From the listing below, copy only the lines running from the line that contains "build_cuff_buttons(horn)" to the line that contains "before = set(bpy.data.objects)", both included.
>> START Material supplied
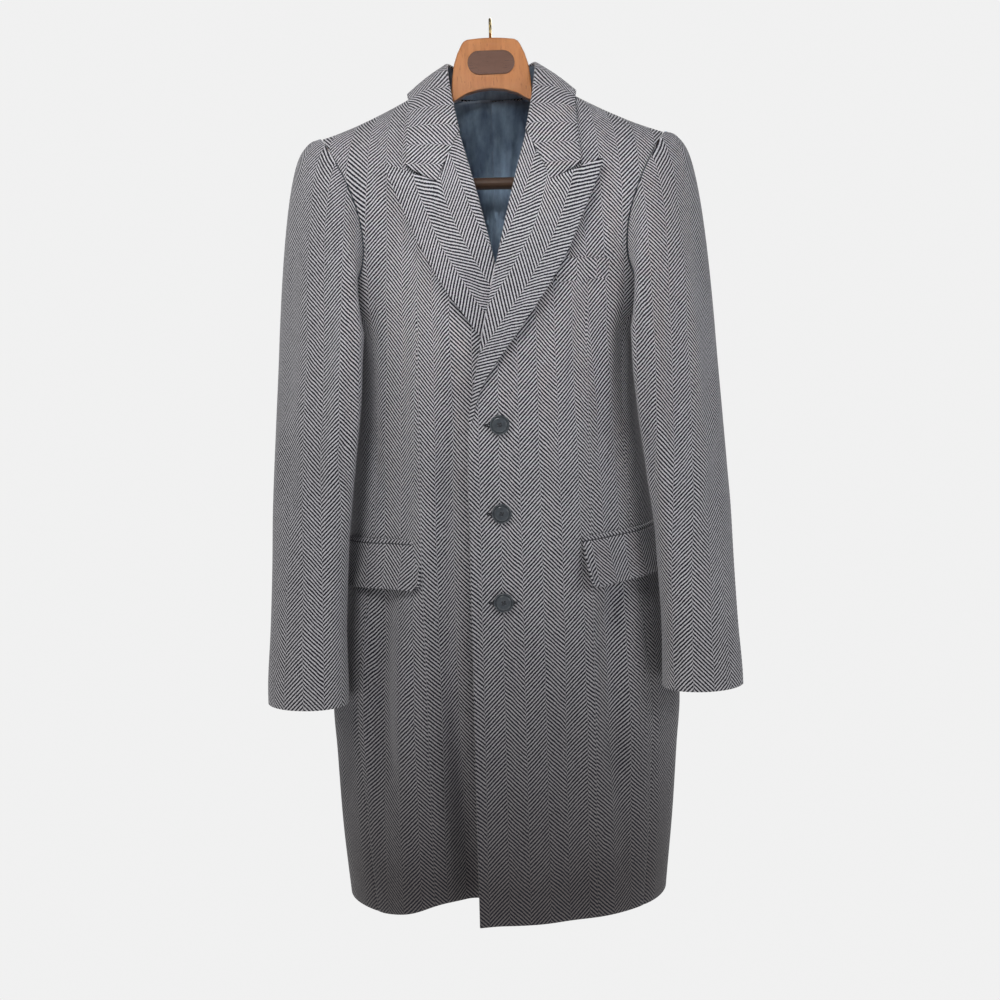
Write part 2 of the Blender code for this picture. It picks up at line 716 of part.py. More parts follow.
def build_collar(finish):
    fall_out, fall_in, stand_out, stand_in = collar_rows()
    for grid in (fall_out, fall_in, stand_out, stand_in):
        for point in grid[0]:
            point.x = 0.0
    slab("collar", mirrored(fall_out), mirrored(fall_in), finish)
    slab("collar_stand", mirrored(stand_out[:-1]), mirrored(stand_in[:-1]), finish)


# ---------------------------------------------------------------- pockets and buttons
# A flat piece lying on the front: rows of (angle round, height) made into a wall.
def lying_piece(name, side, rows, gap, thick, finish):
    outer = [[lifted_round(side, angle, z, gap + thick) for angle, z in row] for row in rows]
    inner = [[lifted_round(side, angle, z, gap) for angle, z in row] for row in rows]
    return slab(name, outer, inner, finish)


def angle_at(x, z):
    return math.degrees(math.asin(x / half_width(z)))


def build_flap(side, word, finish):
    tilt = 0.060 if side > 0 else -0.015
    start = angle_at(FLAP_START_X, FLAP_TOP_Z)
    end = 76.0
    corner = FLAP_CORNER / FLAP_LENGTH
    shares = [0.0, 0.3 * corner, corner] + [mix(corner, 1 - corner, k / 8) for k in range(1, 8)]
    shares += [1 - corner, 1 - 0.3 * corner, 1.0]
    flap_rows, jet_rows = [], []
    for level in spread(4):
        row = []
        for share in shares:
            inset = max(0.0, corner - min(share, 1 - share)) / corner
            rounding = FLAP_CORNER * (1.0 - math.sqrt(1.0 - inset ** 2)) if inset else 0.0
            height = FLAP_HEIGHT - rounding
            z = FLAP_TOP_Z + tilt * FLAP_LENGTH * share - height * level
            row.append((mix(start, end, share), z))
        flap_rows.append(row)
    for level in spread(1):
        row = []
        for share in shares:
            z = FLAP_TOP_Z + tilt * FLAP_LENGTH * share + SEAM + JET_HEIGHT * level
            row.append((mix(start, end, share), z))
        jet_rows.append(row)
    lying_piece("pocket_flap_" + word, side, flap_rows, PLY + SEAM, 0.0026, finish)
    lying_piece("pocket_jet_" + word, side, jet_rows, PLY + SEAM, 0.0014, finish)


def build_welt(finish):
    rows = []
    for level in spread(2):
        row = []
        for share in spread(4):
            z = WELT_TOP_Z - mix(WELT_HEIGHT + 0.003, WELT_HEIGHT - 0.002, share) * level
            x = mix(WELT_INNER_X, WELT_OUTER_X, share)
            row.append((angle_at(x, z), z))
        rows.append(row)
    lying_piece("breast_welt", 1, rows, PLY, 0.0016, finish)


# A turned disc: a profile of radius and height round its axis, closed at both poles.
def turned(name, profile, steps, finish):
    build = bmesh.new()
    rings = []
    for radius, height in profile:
        ring = []
        for step in range(steps):
            swing = 2.0 * math.pi * step / steps
            ring.append(build.verts.new((radius * math.cos(swing), radius * math.sin(swing), height)))
        rings.append(ring)
    for lower, upper in zip(rings, rings[1:]):
        for step in range(steps):
            ahead = (step + 1) % steps
            build.faces.new((lower[step], lower[ahead], upper[ahead], upper[step]))
    build.faces.new(list(reversed(rings[0])))
    build.faces.new(rings[-1])
    mesh = closed_mesh(name, build)
    return new_object(name, mesh, finish, 35.0)


def seat(item, point, normal):
    item.location = point
    item.rotation_mode = "QUATERNION"
    item.rotation_quaternion = Vector((0.0, 0.0, 1.0)).rotation_difference(normal)


def build_front_buttons(finish):
    edge = BUTTON_RADIUS
    profile = ((edge * 0.86, 0.0), (edge * 0.97, 0.0008), (edge, 0.0018), (edge * 0.96, 0.0031),
               (edge * 0.88, 0.0036), (edge * 0.76, 0.0035), (edge * 0.66, 0.0026))
    drill = []
    for step in range(4):
        swing = math.radians(45.0 + 90.0 * step)
        bpy.ops.mesh.primitive_cylinder_add(vertices=6, radius=BUTTON_HOLE_RADIUS, depth=0.02)
        item = bpy.context.object
        item.location = (BUTTON_HOLE_OFFSET * math.cos(swing), BUTTON_HOLE_OFFSET * math.sin(swing), 0)
        drill.append(item)
    for index, z in enumerate(BUTTON_Z):
        point, normal = skin(0.0, z, -1)
        button = turned("button_" + str(index + 1), profile, 16, finish)
        seat(button, point + normal * SEAM, normal)
        for number, item in enumerate(drill):
            cutter = item.copy()
            bpy.context.scene.collection.objects.link(cutter)
            cutter.parent = button
            cutter.hide_render = True
            cutter.display_type = "WIRE"
            cut = button.modifiers.new("hole_" + str(number), "BOOLEAN")
            cut.operation = "DIFFERENCE"
            cut.object = cutter
    for item in drill:
        bpy.data.objects.remove(item, do_unlink=True)


def build_cuff_buttons(finish):
    edge = CUFF_BUTTON_RADIUS
    profile = ((edge * 0.85, 0.0), (edge, 0.0010), (edge * 0.96, 0.0022), (edge * 0.80, 0.0026),
               (edge * 0.60, 0.0019))
    for side, word in ((1, "left"), (-1, "right")):
        span = SLEEVE_ROWS[0][0] - CUFF_Z[side]
        for index in range(4):
            rise = CUFF_BUTTON_RISE + CUFF_BUTTON_PITCH * index
            stage = 2.0 - rise / span
            turn = SLEEVE_HIND + 12.0
            point = sleeve_skin(side, turn, stage, 0.0)
            normal = (point - sleeve_skin(side, turn, stage, 0.01)).normalized()
            name = "cuff_button_" + word + "_" + str(index + 1)
            button = turned(name, profile, 10, finish)
            seat(button, point + normal * CUFF_BUTTON_SEAT, normal)


# The lining that shows inside the neck, hanging behind the opening from the collar seam.
def build_lining(finish):
    outer_grid, inner_grid = [], []
    lowest = -0.42
    for share in spread(6):
        line_out, line_in = [], []
        for part in spread(12):
            across = 2.0 * part - 1.0
            width = mix(0.125, 0.066, smooth((share - 0.55) / 0.45))
            x = across * width
            top = BACK_NECK_Z - 0.006 - 0.030 * (abs(x) / 0.066) ** 2 * 0.4
            z = mix(lowest, top, share)
            pleat = 0.0035 * math.exp(-(x / 0.006) ** 2)
            line_out.append(lifted(x, z, 1, -CLOTH - LINING_GAP))
            line_in.append(lifted(x, z, 1, -CLOTH - LINING_GAP - LINING - pleat))
        outer_grid.append(line_out)
        inner_grid.append(line_in)
    return slab("lining", outer_grid, inner_grid, finish)


# ---------------------------------------------------------------- the hanger
def build_head(finish):
    outline = []
    for step in range(9):
        across = mix(-1.0, 1.0, step / 8)
        outline.append((across * 0.0275, HEAD_TOP_Z - 0.0018 * across ** 2))
    right = [(0.0315, -0.0242), (0.0340, -0.0275), (0.0392, -0.0380), (0.0432, -0.0500),
             (0.0455, -0.0640), (0.0470, -0.0800), (0.0476, -0.0905), (0.0462, -0.0925),
             (0.0420, -0.0905), (0.0300, -0.0838), (0.0150, -0.0795)]
    outline += right
    outline.append((0.0, -0.0780))
    outline += [(-x, z) for x, z in reversed(right)]
    sections = []
    centre = Vector((0.0, 0.0, -0.055))
    for y, inset in ((-HEAD_HALF_DEPTH, 0.0018), (-HEAD_HALF_DEPTH + 0.0006, 0.0007),
                     (-HEAD_HALF_DEPTH + 0.0018, 0.0), (HEAD_HALF_DEPTH - 0.0018, 0.0),
                     (HEAD_HALF_DEPTH - 0.0006, 0.0007), (HEAD_HALF_DEPTH, 0.0018)):
        section = []
        for x, z in outline:
            arm = Vector((x, 0.0, z)) - centre
            shrink = 1.0 - inset / arm.length
            section.append((centre.x + arm.x * shrink, y, centre.z + arm.z * shrink))
        sections.append(section)
    return loft("hanger_head", sections, finish, 30.0)


def arm_share(x):
    return (x - ARM_START_X) / (ARM_END_X - ARM_START_X)


# The line an arm follows: the shoulder line, dipping under the collar seam at the neck.
def arm_top(x):
    return ridge(x) - 0.008 * (1.0 - smooth((x - 0.068) / 0.024))


# Height of an arm's flat underside.
def arm_underside(x):
    return arm_top(x) - CLOTH - ARM_CLEAR - mix(0.022, 0.019, arm_share(x))


# An arm fills the inside of the shoulder, down to its flat underside.
def build_arm(side, word, finish):
    sections = []
    inset = CLOTH + ARM_CLEAR
    for share in spread(9):
        x = mix(ARM_START_X, ARM_END_X, share)
        top = arm_top(x)
        deep = mix(0.0085, 0.0235, smooth(share / 0.9))
        front, back = [], []
        for rise in (0.20, 0.11, 0.045, 0.012):
            for facing, row in ((-1, front), (1, back)):
                point = lifted(side * x, top - rise * SHOULDER_ROUND, facing, -inset)
                mid = middle(x, top)
                reach_out = min(abs(point.y - mid), deep)
                row.append((side * x, mid + facing * reach_out, point.z))
        crest = lifted(side * x, top, -1, -inset)
        mid = middle(x, top)
        low = arm_underside(x)
        section = [(side * x, mid - deep * 0.72, low)] + front
        section.append((side * x, mid, crest.z))
        section += list(reversed(back)) + [(side * x, mid + deep * 0.72, low)]
        sections.append(section)
    return loft("hanger_arm_" + word, sections, finish, 35.0)


def rod(name, points, radius, sides, finish):
    sections = []
    for index, point in enumerate(points):
        ahead = Vector(points[min(index + 1, len(points) - 1)])
        behind = Vector(points[max(index - 1, 0)])
        tangent = (ahead - behind).normalized()
        guide = Vector((1.0, 0.0, 0.0)) if abs(tangent.x) < 0.5 else Vector((0.0, 1.0, 0.0))
        first = (guide - tangent * guide.dot(tangent)).normalized()
        second = tangent.cross(first)
        section = []
        for step in range(sides):
            swing = 2.0 * math.pi * step / sides
            section.append(Vector(point) + (first * math.cos(swing) + second * math.sin(swing)) * radius)
        sections.append(section)
    return loft(name, sections, finish, 40.0)


def build_hanger():
    wood = material("hanger_wood", WOOD, 0.30)
    build_head(wood)
    for side, word in ((1, "left"), (-1, "right")):
        build_arm(side, word, wood)
        under = arm_underside(POST_X + POST_RADIUS) - SEAM
        low = BAR_Z + BAR_RADIUS + SEAM
        post = [(side * POST_X, -0.004, low), (side * POST_X, -0.004, under)]
        rod("bar_post_" + word, post, POST_RADIUS, 12, wood)
    bar = [(-BAR_HALF_LENGTH, -0.004, BAR_Z), (0.0, -0.004, BAR_Z), (BAR_HALF_LENGTH, -0.004, BAR_Z)]
    rod("hanger_bar", bar, BAR_RADIUS, 16, wood)

    plate = []
    for step in range(24):
        swing = 2.0 * math.pi * step / 24
        across = 0.0137 if math.cos(swing) > 0 else -0.0137
        plate.append((across + 0.0137 * math.cos(swing), 0.0137 * math.sin(swing)))
    face = -HEAD_HALF_DEPTH - SEAM
    sections = []
    for y, scale in ((face - 0.0011, 0.97), (face - 0.0007, 1.0), (face, 1.0)):
        sections.append([(x * scale, y, -0.0487 + z * scale) for x, z in plate])
    loft("hanger_plate", sections, material("plate_wood", WOOD_DARK, 0.45), 30.0)

    wire = HOOK_WIRE / 2
    path_radius = HOOK_INNER_RADIUS + wire
    centre_z = -HOOK_INNER_RADIUS
    points = []
    for step in range(17):
        swing = math.radians(mix(-25.0, 222.0, step / 16))
        points.append((0.0, path_radius * math.cos(swing), centre_z + path_radius * math.sin(swing)))
    points += [(0.0, -0.0042, -0.0165), (0.0, -0.0010, -0.0180), (0.0, 0.0, -0.0192),
               (0.0, 0.0, HEAD_TOP_Z + SEAM)]
    rod("hook", points, wire, 10, material("hook_brass", BRASS, 0.25, 1.0))


def main():
    remove_everything()
    wool = material("herringbone_wool", WOOL, 0.9)
    build_panel("front_left", 1, -1, wool, 9)
    build_panel("front_right", -1, -1, wool, 10)
    build_panel("back_left", 1, 1, wool, 6)
    build_panel("back_right", -1, 1, wool, 6)
    build_side("side_left", 1, wool)
    build_side("side_right", -1, wool)
    build_sleeve(1, "left", wool)
    build_sleeve(-1, "right", wool)
    facing = material("herringbone_facing", WOOL_DARK, 0.9)
    build_lapel("lapel_left", 1, facing)
    build_lapel("lapel_right", -1, facing)
    build_collar(facing)
    build_flap(1, "left", facing)
    build_flap(-1, "right", facing)
    build_welt(facing)
    horn = material("button_horn", HORN, 0.35)
    build_front_buttons(horn)
    build_cuff_buttons(horn)
    build_lining(material("satin_lining", SATIN, 0.35))
    build_hanger()


main()
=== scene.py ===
import math

import bmesh
import bpy
from mathutils import Matrix, Vector


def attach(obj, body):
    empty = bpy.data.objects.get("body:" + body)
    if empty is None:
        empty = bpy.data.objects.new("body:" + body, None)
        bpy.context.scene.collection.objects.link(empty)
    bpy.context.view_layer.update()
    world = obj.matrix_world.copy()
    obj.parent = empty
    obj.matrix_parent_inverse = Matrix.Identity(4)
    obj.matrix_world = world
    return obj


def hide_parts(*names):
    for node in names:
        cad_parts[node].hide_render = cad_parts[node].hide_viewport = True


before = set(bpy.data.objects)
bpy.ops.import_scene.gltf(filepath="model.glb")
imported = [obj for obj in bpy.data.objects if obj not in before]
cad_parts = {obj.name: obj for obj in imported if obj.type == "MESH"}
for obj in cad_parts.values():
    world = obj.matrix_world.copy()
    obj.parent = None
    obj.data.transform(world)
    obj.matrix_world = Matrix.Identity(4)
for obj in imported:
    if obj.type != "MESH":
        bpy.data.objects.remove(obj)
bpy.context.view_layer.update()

# The overcoat's sizes, in metres, the same as its solids'. x > 0 is the wearer's left.
clothPly = 0.0022           # wall of the overcoat cloth with its canvas
seamGap = 0.0003            # clearance between neighbouring pieces
plyGap = 0.0005             # clearance between stacked layers
collarClear = 0.0018        # the collar's leaf stands this far off the shoulders
collarFullness = 0.0022     # how far the collar leaf swells between its edges
foldRadius = 0.00245        # outer radius of a turned edge: two walls and a ply
foldInner = 0.00025

hemZ = -1.041               # lower edge of the coat
hemTurnX = -0.158           # where the right front's hem begins to rise
hemTurnWidth = 0.09
underlapRise = 0.019        # the right front's corner hangs this much higher
underlapFall = 0.034        # and swings back this far under the left front
neckX = 0.074               # neck point, where shoulder seam and collar seam meet
shoulderX = 0.199           # end of the shoulder seam
shoulderRound = 0.090       # drop over which the shoulder swells to full depth
backNeckZ = -0.082
overlapEdgeX = -0.035       # left front's edge, past the button line
underlapEdgeX = 0.030       # right front's edge, hidden under the left
breakZ = -0.468             # where the lapels start to turn
gorgeZ = -0.136             # where collar and lapel meet on the roll line
rollTopX = 0.039            # roll line at the gorge

armTopZ = -0.1316
armFrontZ = -0.259          # height of the armhole's foremost point
armFrontX = 0.151
armLowZ = -0.325            # armpit
armCurve = 2.6              # how sharply the armhole turns under the arm
seamLowAngle = 54.5         # side seams, degrees round from the centre front
seamTopAngle = 64.0

sides = ((1, "Left"), (-1, "Right"))
hangerArms = {1: "hanger_arm_left", -1: "hanger_arm_right"}

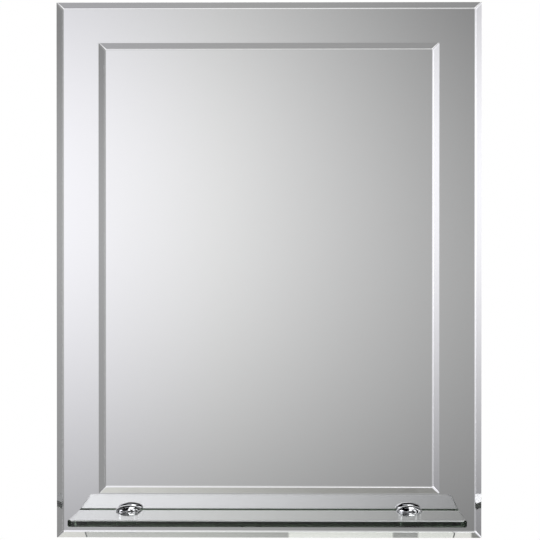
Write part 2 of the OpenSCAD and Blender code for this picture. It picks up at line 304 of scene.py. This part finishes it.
>> END Material supplied
> _Task result_:
    build_cuff_buttons(horn)
    build_lining(material("satin_lining", SATIN, 0.35))
    build_hanger()


main()
=== scene.py ===
import math

import bmesh
import bpy
from mathutils import Matrix, Vector


def attach(obj, body):
    empty = bpy.data.objects.get("body:" + body)
    if empty is None:
        empty = bpy.data.objects.new("body:" + body, None)
        bpy.context.scene.collection.objects.link(empty)
    bpy.context.view_layer.update()
    world = obj.matrix_world.copy()
    obj.parent = empty
    obj.matrix_parent_inverse = Matrix.Identity(4)
    obj.matrix_world = world
    return obj


def hide_parts(*names):
    for node in names:
        cad_parts[node].hide_render = cad_parts[node].hide_viewport = True


before = set(bpy.data.objects)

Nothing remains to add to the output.